Louis Pauwels and Jacques Bergier, The Morning of the Magicians: Secret Societies, Conspiracies, and Vanished Civilizations
(Destiny Books 1960, 2009)
Coauthored by a journalist and a nuclear physicist and first published in France in 1960, this is one of the first books to connect the science of the modern world with the mysticism of the ancient, including links between quantum physics and alchemy, nazis and the occult, and a worldwide conspiracy of secret societies that dates back to the Rosicrucians.
An endless adventure… an endless passion… an endless banquet. A Situationist Scrapbook, ed. by Iwona Blazwick
(Verso 1989)
A curation of various texts, documents, photos, and psychogeographical maps of the Situationist International, a mid-century group of anti-artists and cultural revolutionaries. The book is jacketed in sandpaper and doesn’t play well with others.
Amos Vogel, Film as a Subversive Art
(Random House 1974)
My favorite film book of all time. Vogel’s stills are so perfectly chosen they made me seek out and watch films I’d never heard of before, or rewatch films I’d seen but with an eye to what Vogel’s insights brought to them. The captions to the films alone make the book worth reading. I went back to this book several times for Vogel’s take on early surrealist films.
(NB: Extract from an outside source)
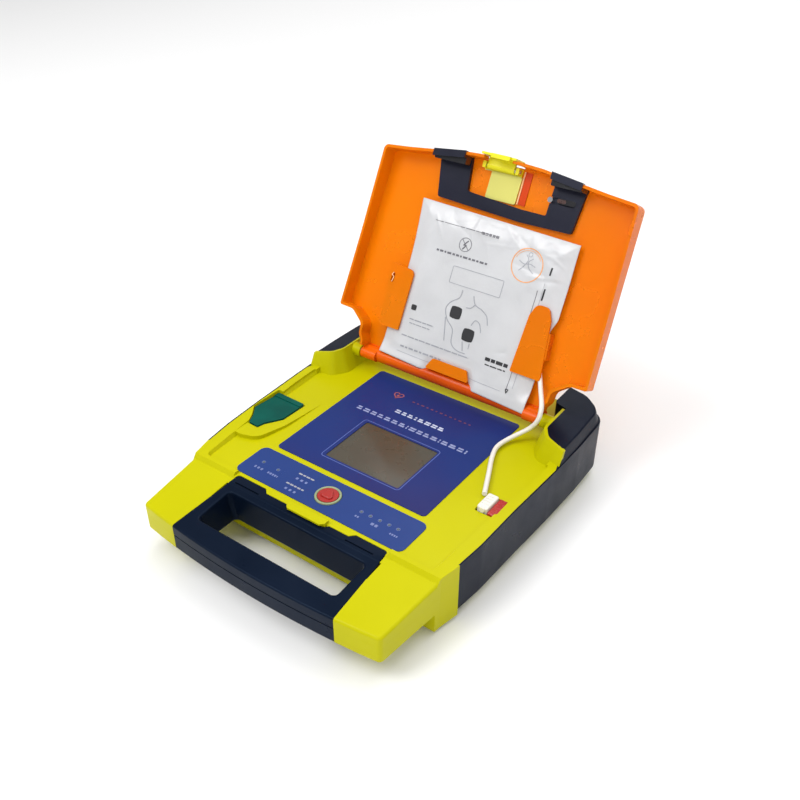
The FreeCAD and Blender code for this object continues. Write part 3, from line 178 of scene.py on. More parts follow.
# ---------------------------------------------------------------- materials
def material(name, color, rough=0.4, spread=0.05, spread_scale=18.0, bump=0.0, bump_scale=900.0, coat=0.0, coat_rough=0.1,
             sub=0.0, sub_color=None, metal=0.0, spec=0.5, transmission=0.0, ior=1.5, rough_spread=0.06, second=None, second_scale=5.0,
             sheen=0.0, tint=(1.0, 1.0, 1.0)):
    m = bpy.data.materials.new(name)
    m.use_nodes = True
    nt = m.node_tree
    b = nt.nodes["Principled BSDF"]
    tc = nt.nodes.new("ShaderNodeTexCoord")
    n1 = nt.nodes.new("ShaderNodeTexNoise")
    n1.inputs["Scale"].default_value = spread_scale
    n1.inputs["Detail"].default_value = 4.0
    nt.links.new(tc.outputs["Object"], n1.inputs["Vector"])
    ramp = nt.nodes.new("ShaderNodeValToRGB")
    ramp.color_ramp.elements[0].position = 0.3
    ramp.color_ramp.elements[1].position = 0.7
    lo = [max(0.0, c * (1 - spread)) for c in color[:3]]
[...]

Of course none of this, in and of itself, makes a novel; in the end it’s all just backdrop, in this case to the journey of an 18-year-old girl at the center of a conspiracy that begins with a cryptic note she finds in an abandoned aquarium. The note, impossibly, has been left for her to find, and that’s how I often felt as a young bookseller, holed up in the cave at Green Apple, picking through the boxes of books waiting to be inventoried: that certain books had been there waiting for me to find them.
I didn’t know it when I began but I think I wanted to write a novel that instills in readers that same sense of discovery I used to feel every time I’d walk into that big old used bookstore where I worked, that feeling that I was bound to find something weird and delightful there that I didn’t even know I was looking for.